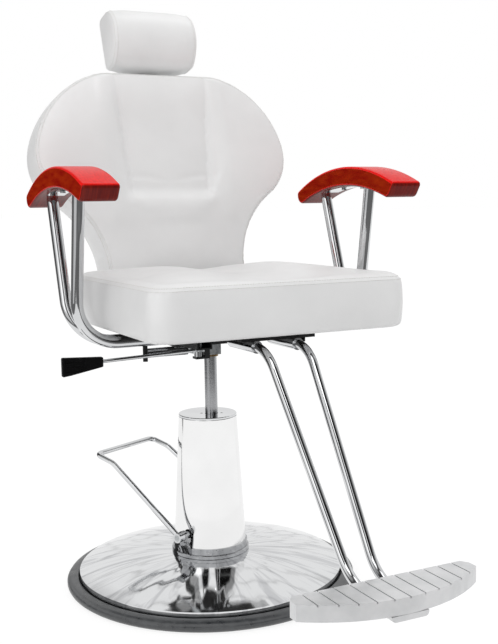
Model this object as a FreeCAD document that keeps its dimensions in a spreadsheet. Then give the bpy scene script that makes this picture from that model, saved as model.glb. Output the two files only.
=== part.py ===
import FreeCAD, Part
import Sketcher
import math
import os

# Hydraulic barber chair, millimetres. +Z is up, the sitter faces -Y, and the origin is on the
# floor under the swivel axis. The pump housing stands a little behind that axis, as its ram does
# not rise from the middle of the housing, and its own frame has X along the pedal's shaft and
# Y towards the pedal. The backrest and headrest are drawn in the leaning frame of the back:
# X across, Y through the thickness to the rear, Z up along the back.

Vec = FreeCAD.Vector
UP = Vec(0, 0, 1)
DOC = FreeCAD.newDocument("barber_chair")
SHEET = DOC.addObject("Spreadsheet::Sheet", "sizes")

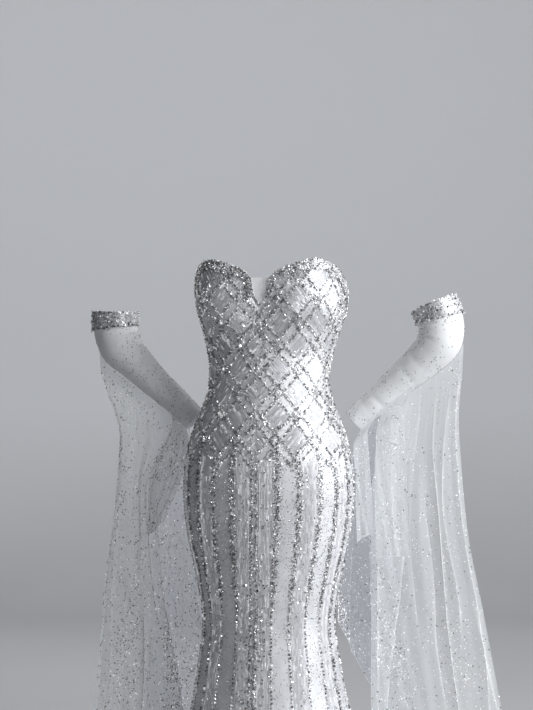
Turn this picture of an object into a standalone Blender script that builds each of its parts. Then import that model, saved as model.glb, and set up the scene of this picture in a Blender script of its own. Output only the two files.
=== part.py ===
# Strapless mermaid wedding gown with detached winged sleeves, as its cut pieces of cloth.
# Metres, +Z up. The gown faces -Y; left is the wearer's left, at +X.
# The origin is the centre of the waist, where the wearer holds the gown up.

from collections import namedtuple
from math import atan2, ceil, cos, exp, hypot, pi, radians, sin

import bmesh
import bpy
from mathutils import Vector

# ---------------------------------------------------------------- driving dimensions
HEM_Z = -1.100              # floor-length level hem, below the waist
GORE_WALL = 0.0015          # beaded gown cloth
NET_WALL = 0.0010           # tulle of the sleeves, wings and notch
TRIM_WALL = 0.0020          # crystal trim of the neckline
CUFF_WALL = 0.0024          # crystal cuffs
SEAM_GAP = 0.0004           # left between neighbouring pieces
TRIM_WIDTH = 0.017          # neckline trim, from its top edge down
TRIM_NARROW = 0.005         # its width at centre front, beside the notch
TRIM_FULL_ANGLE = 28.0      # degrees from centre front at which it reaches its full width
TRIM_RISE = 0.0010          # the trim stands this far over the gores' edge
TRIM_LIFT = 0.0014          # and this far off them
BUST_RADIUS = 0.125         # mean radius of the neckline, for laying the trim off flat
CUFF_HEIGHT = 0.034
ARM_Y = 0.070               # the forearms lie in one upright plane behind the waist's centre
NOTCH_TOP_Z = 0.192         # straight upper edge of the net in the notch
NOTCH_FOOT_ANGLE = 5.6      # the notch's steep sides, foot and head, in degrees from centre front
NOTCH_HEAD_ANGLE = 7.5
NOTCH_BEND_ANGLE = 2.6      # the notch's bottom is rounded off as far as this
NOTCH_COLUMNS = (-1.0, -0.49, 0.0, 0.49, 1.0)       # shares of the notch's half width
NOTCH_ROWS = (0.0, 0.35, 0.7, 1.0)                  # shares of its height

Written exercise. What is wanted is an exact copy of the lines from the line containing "Turn this picture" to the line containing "from mathutils import Vector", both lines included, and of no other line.

Task solution.
Turn this picture of an object into a standalone Blender script that builds each of its parts. Then import that model, saved as model.glb, and set up the scene of this picture in a Blender script of its own. Output only the two files.
=== part.py ===
# Strapless mermaid wedding gown with detached winged sleeves, as its cut pieces of cloth.
# Metres, +Z up. The gown faces -Y; left is the wearer's left, at +X.
# The origin is the centre of the waist, where the wearer holds the gown up.

from collections import namedtuple
from math import atan2, ceil, cos, exp, hypot, pi, radians, sin

import bmesh
import bpy
from mathutils import Vector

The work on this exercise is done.